No IRS commissioner has served two terms since the IRS Restructuring and Reform Act of 1998 which set up the current term structure. The White House hasn’t yet officially told Rettig they are not re-nominating him for the job when his term expires Nov. 12, said one Biden ally briefed on the search. A spokesman for Rettig didn’t immediately respond to a request for comment.

The turnover in the top job comes at a crucial time for the IRS, as an infusion of $80 billion from the Inflation Reduction Act will used to rebuild the agency’s enforcement capacity and upgrade its computer systems. Any new commissioner will also oversee how that funding is deployed in the agency that has been plagued staffing shortages and technology challenges for roughly a decade.

The IRS commissioner job is subject to Senate approval. The chamber’s limited schedule in Washington for the remainder of the year means that Biden will likely have to select someone to lead the agency in an acting capacity while the nominee awaits for a Senate vote.

That wait could be even longer if Republicans win a Senate majority in the November election and Democrats aren’t able expedite the confirmation in the lame duck session after the election and before the new Congress is installed.

The IRS is under great scrutiny following the leak of thousands of internal documents and tax returns to the non-profit newsroom, ProPublica. If the Republicans take control of the House next year after the midterm elections in November, the commissioner can expect renewed efforts to investigate the agency. 

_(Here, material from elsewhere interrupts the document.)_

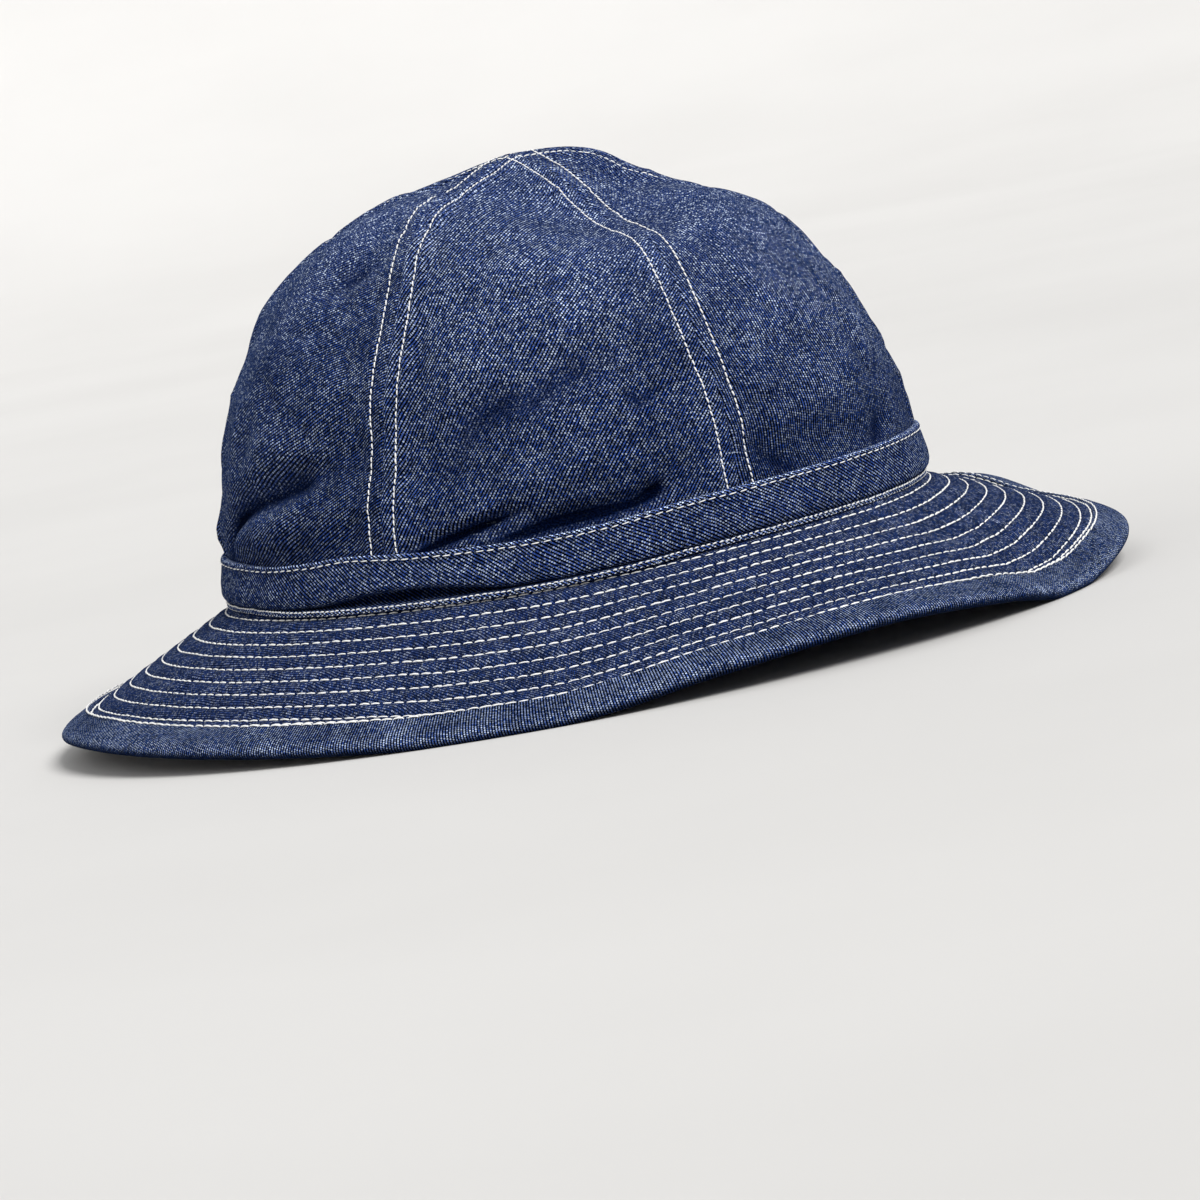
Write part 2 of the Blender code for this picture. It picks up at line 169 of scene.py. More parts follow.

The incoming commissioner could also potentially be the target of impeachment attempts from far-right House lawmakers. That was the case for former IRS Commissioner John Koskinen, whom House Republicans repeatedly, and unsuccessfully, tried to impeach following reports that the IRS’s non-profit division was slow-walking requests for tax-exempt status from conservative groups.

The IRS is likely also to continue to face questions from Democrats about the decision to audit former FBI Director James Comey and his deputy Andrew McCabe—both outspoken critics of Trump—in the same year.

The IRS commissioner job has historically been a difficult post to fill partially because of the special skills needed to lead an agency of roughly 80,000 employees that is responsible for collecting the revenue that funds the federal government.

Koskinen, who served as IRS commissioner from 2013-2017, said that Biden should prioritize picking someone experience managing a large budget and big organization over someone who is a tax expert.

“The last thing in the world the IRS needs is more tax expertise,” Koskinen said at a Tax Policy Center event Thursday. “What the IRS needs in the next commissioner is somebody who can take advantage of this funding, organize internally to deal with it, take the plans that exist, update them, modify them as appropriate, and deal with the significant challenge of hiring the right people in the right numbers.”

Biden will also have the opportunity to select the IRS’s chief counsel, the top lawyer at the agency, which is the only other political appointee position at the large civil servant agency.